The idea is this: various people have either gone or been taken to court to uphold their right to their beliefs in the workplace. One was sacked for wearing a crucifix. One for offering to pray for a sick student. There is a couple in trouble for not wanting gays in their home - which is a B&B. A registrar wouldn't conduct civil partnership ceremonies. A relationship counsellor has his day before the appeals today because he won't give counselling to a homosexual couple.

OK. Here's my opinion for all its non-legal value.

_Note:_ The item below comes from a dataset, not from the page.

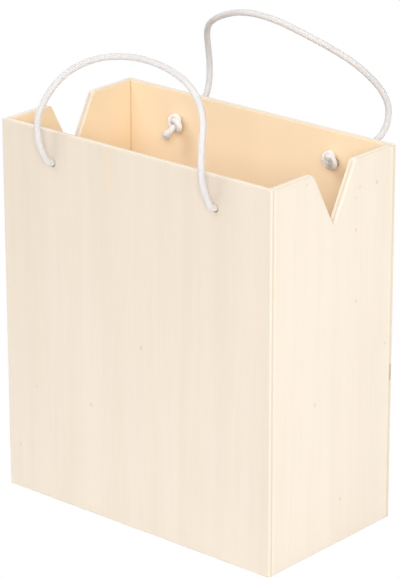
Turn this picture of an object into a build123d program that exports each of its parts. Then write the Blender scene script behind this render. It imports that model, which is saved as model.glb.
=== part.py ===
import os
from math import pi, radians, tan

from build123d import *

os.makedirs("parts", exist_ok=True)

# Tall open box of plywood, shaped like a carrier bag, with two cord handles.
# Millimetres. Origin at the middle of the underside, +Z up, front face towards -Y.

# Box
width = 264.0
depth = 144.0
height = 300.0
ply = 6.0  # thickness of every board
outer_round = 1.2  # sanded edges on the outside of the box
rim_round = 0.6  # sanded edge on the inside of the rim

# V notch in the top of each end panel
notch_width = 48.0
notch_depth = 44.7  # down to where the two sides would meet
notch_root_round = 1.5
notch_lip_round = 4.0

# Cord holes, two in the front panel and two in the back panel
hole_spacing = 160.0
hole_drop = 24.0  # from the rim down to the hole's middle
hole_diameter = 6.5

# Braided cord
cord_diameter = 5.0
knot_cord_diameter = 3.5  # the cord is drawn thin where it is knotted
cord_standoff = 3.5  # from the panel's face out to where the handle pivots
pivot_gap = 0.3  # between the handle's rounded end and the cord in the hole
bend_share = 0.45  # share of the shorter run that a bend takes

hole_height = height - hole_drop
inner_width = width - 2 * ply
inner_depth = depth - 2 * ply

# Routes of the two handles. x along the box, y out of the panel, z up, measured from the
# middle between the panel's two holes on the panel's outer face.
front_route = [
    (-80, 3.5, 0), (-80, 5.5, 4), (-79.8, 10, 10.8), (-80.6, 14.8, 23.6),
    (-80, 14.8, 43.4), (-69, 1.8, 69.8), (-46.2, -9, 85.4), (-15.5, -14, 92.2),
    (15.5, -14, 92), (46.9, -9.3, 85.6), (70.8, 0.6, 70.8), (79.9, 14.9, 43.3),
    (80.9, 15.2, 23.6), (80.9, 10.6, 10.7), (80.3, 5.8, 3.7), (80, 3.5, 0),
]
back_route = [
    (-80, 3.5, 0), (-80, 7.5, 0.5), (-80.5, 15, 1.5), (-82, 29, 4.5),
    (-86, 41.5, 14.5), (-89, 46.5, 30), (-87.5, 42.5, 47.5), (-78, 29.5, 65),
    (-63.5, 17, 78), (-40.5, 5.5, 90), (-14.5, -0.5, 98.5), (14.5, -0.5, 98),
    (40.5, 5, 89.5), (63, 17, 77), (76.5, 29, 64), (86.5, 42, 46),
    (90, 46.5, 30), (89, 41.5, 14), (84.5, 28.5, 4.5), (81.5, 15, 1.5),
    (80.2, 7.5, 0.8), (80, 3.5, 0),
]

# Routes of the two knots, each an overhand knot. x across, y up, z away from the panel,
# measured from the middle of the hole on the panel's inner face. They start inside the hole.
hanging_knot = [
    (0, 0, -2.5), (0, 0, 0.3), (2.2, -0.8, 1.9), (3.8, 0.8, 3.6), (4.6, 1.7, 6.8),
    (6.6, 3.4, 9), (9.6, 4.2, 10.2), (12.8, 3.2, 11), (14.7, 0.2, 11.2), (13.6, -3.1, 10.2),
    (10.4, -4.3, 9.6), (7.2, -4.5, 8.8), (4.2, -3.7, 7.4), (1.6, -1.9, 6.4),
    (-0.4, 0.8, 5.2), (0.5, 3.7, 3.5), (3.7, 5.1, 3.2), (7.1, 4.2, 3.9), (9.1, 2.1, 5.7),
    (9.9, 0.3, 8.2), (10.4, -0.4, 11.6), (10.2, -2.2, 14.2), (8.8, -4.9, 15.6),
    (6.8, -7.8, 15.8),
]
straight_knot = [
    (0, 0, -2.5), (0, 0, 1.3), (-2.9, 3.4, 3.8), (-2.3, 4.2, 7), (-0.5, 5.9, 9.4),
    (2.3, 7, 10.8), (5.6, 6.3, 11.6), (7.8, 3.5, 11.7), (7.1, 0.2, 10.4), (4.1, -1.3, 9.6),
    (1, -1.8, 8.7), (-2.1, -1.3, 7.3), (-4.8, 0.3, 6.3), (-7.1, 2.8, 5.2),
    (-6.5, 5.9, 3.8), (-3.5, 7.7, 3.6), (-0.1, 7.2, 4.4), (2.2, 5.2, 6.1), (3.1, 3.3, 8.5),
    (3.5, 2.4, 11.9), (4.3, 2.7, 15.2),
]


def bend_radii(points):
    """Radius of each bend: bend_share of the shorter run over tan of half the turn."""
    places = [Vector(*p) for p in points]
    runs = [b - a for a, b in zip(places, places[1:])]
    return [
        bend_share * min(r.length, s.length) / tan(radians(r.get_angle(s) / 2))
        for r, s in zip(runs, runs[1:])
    ]


# Base panel, held between the four walls
with BuildPart() as base_panel:
    with BuildSketch():
        Rectangle(inner_width, inner_depth)
    extrude(amount=ply)
base_panel.part.label = "base_panel"
export_step(base_panel.part, "parts/base_panel.step")

# Front and back panels, full width, covering the edges of the end panels
for name, side in (("front_panel", -1), ("back_panel", 1)):
    outer_y = side * depth / 2
    inner_y = side * inner_depth / 2
    with BuildPart() as wide_panel:
        with BuildSketch():
            with Locations((0, (outer_y + inner_y) / 2)):
                Rectangle(width, ply)
        extrude(amount=height)
        inner_face = wide_panel.faces().filter_by(Axis.Y).sort_by(Axis.Y)[0 if side > 0 else -1]
        inner_edges = inner_face.edges()
        fillet([e for e in wide_panel.edges() if e not in inner_edges], radius=outer_round)
        # sanded rim between the end panels
        with BuildSketch(Plane.YZ.offset(-inner_width / 2)):
            with BuildLine():
                back_off = side * rim_round
                Polyline(
                    (inner_y + back_off, height), (inner_y, height), (inner_y, height - rim_round)
                )
                RadiusArc(
                    (inner_y, height - rim_round), (inner_y + back_off, height), -side * rim_round
                )
            make_face()
        extrude(amount=inner_width, mode=Mode.SUBTRACT)
        # cord holes
        with Locations(Plane((0, outer_y, hole_height), x_dir=(1, 0, 0), z_dir=(0, side, 0))):
            with Locations((-hole_spacing / 2, 0), (hole_spacing / 2, 0)):
                Hole(hole_diameter / 2, ply)
    wide_panel.part.label = name
    export_step(wide_panel.part, f"parts/{name}.step")

# End panels, between the front and back panels, each with the V notch in its top edge
for name, side in (("left_end_panel", -1), ("right_end_panel", 1)):
    with BuildPart() as end_panel:
        with BuildSketch(Plane.YZ.offset(side * inner_width / 2)):
            with Locations((0, height / 2)):
                Rectangle(inner_depth, height)
            with BuildLine():
                Polyline(
                    (-notch_width / 2, height), (0, height - notch_depth),
                    (notch_width / 2, height), close=True,
                )
            make_face(mode=Mode.SUBTRACT)
            mouth = vertices().filter_by_position(Axis.X, -notch_width / 2, notch_width / 2)
            fillet(mouth.sort_by(Axis.Y)[0], radius=notch_root_round)
            fillet(vertices().group_by(Axis.Y)[-1].sort_by(Axis.X)[1:-1], radius=notch_lip_round)
        extrude(amount=side * ply)
        inner_face, outer_face = end_panel.faces().filter_by(Axis.X).sort_by(Axis.X)[::side]
        rim = inner_face.edges().filter_by(Axis.Z, reverse=True).sort_by(Axis.Z)[1:]
        outline = outer_face.edges().filter_by(Axis.Z, reverse=True)
        fillet(rim, radius=rim_round)
        fillet(outline, radius=outer_round)
    end_panel.part.label = name
    export_step(end_panel.part, f"parts/{name}.step")

# Handles, one loop of cord outside each wide panel, with rounded ends where they pivot
for name, side, points in (
    ("front_handle_loop", -1, front_route),
    ("back_handle_loop", 1, back_route),
):
    outside = Plane((0, side * depth / 2, hole_height), x_dir=(1, 0, 0), z_dir=(0, 0, 1))
    route_points = [(x, side * out, up) for x, out, up in points]
    radii = bend_radii(route_points)
    print(name, "bend radii", [round(r, 1) for r in radii])
    with BuildPart() as loop:
        with BuildLine(outside) as route:
            FilletPolyline(*route_points, radius=radii)
        start, end = route.line @ 0, route.line @ 1
        with BuildSketch(Plane(start, z_dir=route.line % 0)):
            Circle(cord_diameter / 2)
        sweep(path=route.line)
        with Locations(start, end):
            Sphere(cord_diameter / 2)
    length = sum(e.length for e in route.edges())
    solid = pi * cord_diameter**2 * (length / 4 + cord_diameter / 6)
    print(name, "length", round(length, 1), "volume", round(loop.part.volume, 1), "of", round(solid, 1))
    loop.part.label = name
    export_step(loop.part, f"parts/{name}.step")

# Fixed ends of the two cords: the short length through each hole and the knot behind it
for name, end, side, points in (
    ("front_left", -1, -1, straight_knot),
    ("front_right", 1, -1, hanging_knot),
    ("back_left", -1, 1, hanging_knot),
    ("back_right", 1, 1, straight_knot),
):
    hole_x = end * hole_spacing / 2
    inner_end = inner_depth / 2 - points[0][2]
    outer_end = depth / 2 + cord_standoff - cord_diameter / 2 - pivot_gap
    with BuildPart() as cord_in_hole:
        with BuildSketch(Plane((hole_x, side * inner_end, hole_height), z_dir=(0, side, 0))):
            Circle(cord_diameter / 2)
        extrude(amount=outer_end - inner_end)
    cord_in_hole.part.label = f"{name}_cord_in_hole"
    export_step(cord_in_hole.part, f"parts/{name}_cord_in_hole.step")

    seat = Plane(
        (hole_x, side * inner_depth / 2, hole_height), x_dir=(side, 0, 0), z_dir=(0, -side, 0)
    )
    radii = bend_radii(points)
    with BuildPart() as knot:
        with BuildLine(seat) as route:
            FilletPolyline(*points, radius=radii)
        with BuildSketch(Plane(route.line @ 0, z_dir=route.line % 0)):
            Circle(knot_cord_diameter / 2)
        sweep(path=route.line)
    length = sum(e.length for e in route.edges())
    solid = pi * knot_cord_diameter**2 / 4 * length
    print(f"{name}_knot", "bend radii from", round(min(radii), 1), "length", round(length, 1),
          "volume", round(knot.part.volume, 1), "of", round(solid, 1))
    knot.part.label = f"{name}_knot"
    export_step(knot.part, f"parts/{name}_knot.step")
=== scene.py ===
import math

import bpy
import numpy as np
from mathutils import Matrix, Vector


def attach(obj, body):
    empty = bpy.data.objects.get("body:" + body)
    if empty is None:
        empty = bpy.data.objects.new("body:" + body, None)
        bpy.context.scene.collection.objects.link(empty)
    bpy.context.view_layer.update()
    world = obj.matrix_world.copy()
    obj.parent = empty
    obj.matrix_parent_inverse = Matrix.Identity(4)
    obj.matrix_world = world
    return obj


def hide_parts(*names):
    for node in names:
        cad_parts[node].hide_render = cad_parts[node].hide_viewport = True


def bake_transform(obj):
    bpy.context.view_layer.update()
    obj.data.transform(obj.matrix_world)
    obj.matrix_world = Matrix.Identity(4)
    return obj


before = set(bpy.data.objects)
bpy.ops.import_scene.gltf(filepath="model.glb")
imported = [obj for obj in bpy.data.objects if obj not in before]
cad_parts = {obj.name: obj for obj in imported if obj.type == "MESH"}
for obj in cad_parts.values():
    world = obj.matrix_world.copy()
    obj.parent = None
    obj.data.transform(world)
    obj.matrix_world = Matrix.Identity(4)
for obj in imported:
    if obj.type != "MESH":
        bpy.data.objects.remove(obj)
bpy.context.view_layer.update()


# Camera at the photograph's place: a long lens in front of the right corner, looking a little
# down, so that the front panel, the right end panel and the inside of the back panel show.
yaw, pitch, roll = math.radians(41.03), math.radians(20.5), math.radians(-0.12)
forward = Vector((
    -math.sin(yaw) * math.cos(pitch), math.cos(yaw) * math.cos(pitch), -math.sin(pitch)
))
level_right = Vector((math.cos(yaw), math.sin(yaw), 0))
level_up = level_right.cross(forward)
right = level_right * math.cos(roll) + level_up * math.sin(roll)
up = level_up * math.cos(roll) - level_right * math.sin(roll)
camera_data = bpy.data.cameras.new("camera")
camera_data.sensor_width = 36
camera_data.lens = 194.45
camera_data.clip_start = 0.1
camera_data.clip_end = 20
camera = bpy.data.objects.new("camera", camera_data)
bpy.context.scene.collection.objects.link(camera)
camera_place = (1.4562, -1.6698, 1.0029)
turned = Matrix((right, up, -forward)).transposed()
camera.matrix_world = Matrix.Translation(camera_place) @ turned.to_4x4()
bpy.context.scene.camera = camera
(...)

No-one should get into trouble anywhere for wearing a cross. Or a crescent. Or any religious symbol - unless they are doing so simply and obviously to antagonise somebody else. But things of value are to be valued in an open society, even if we have different values. Likewise, offering to pray is not a threat but a kindness; at most, if someone has been offended, the teacher's job was not compromised or halted, and a quite word about making sure appropriate things were offered in appropriate places should have been all the repremand required.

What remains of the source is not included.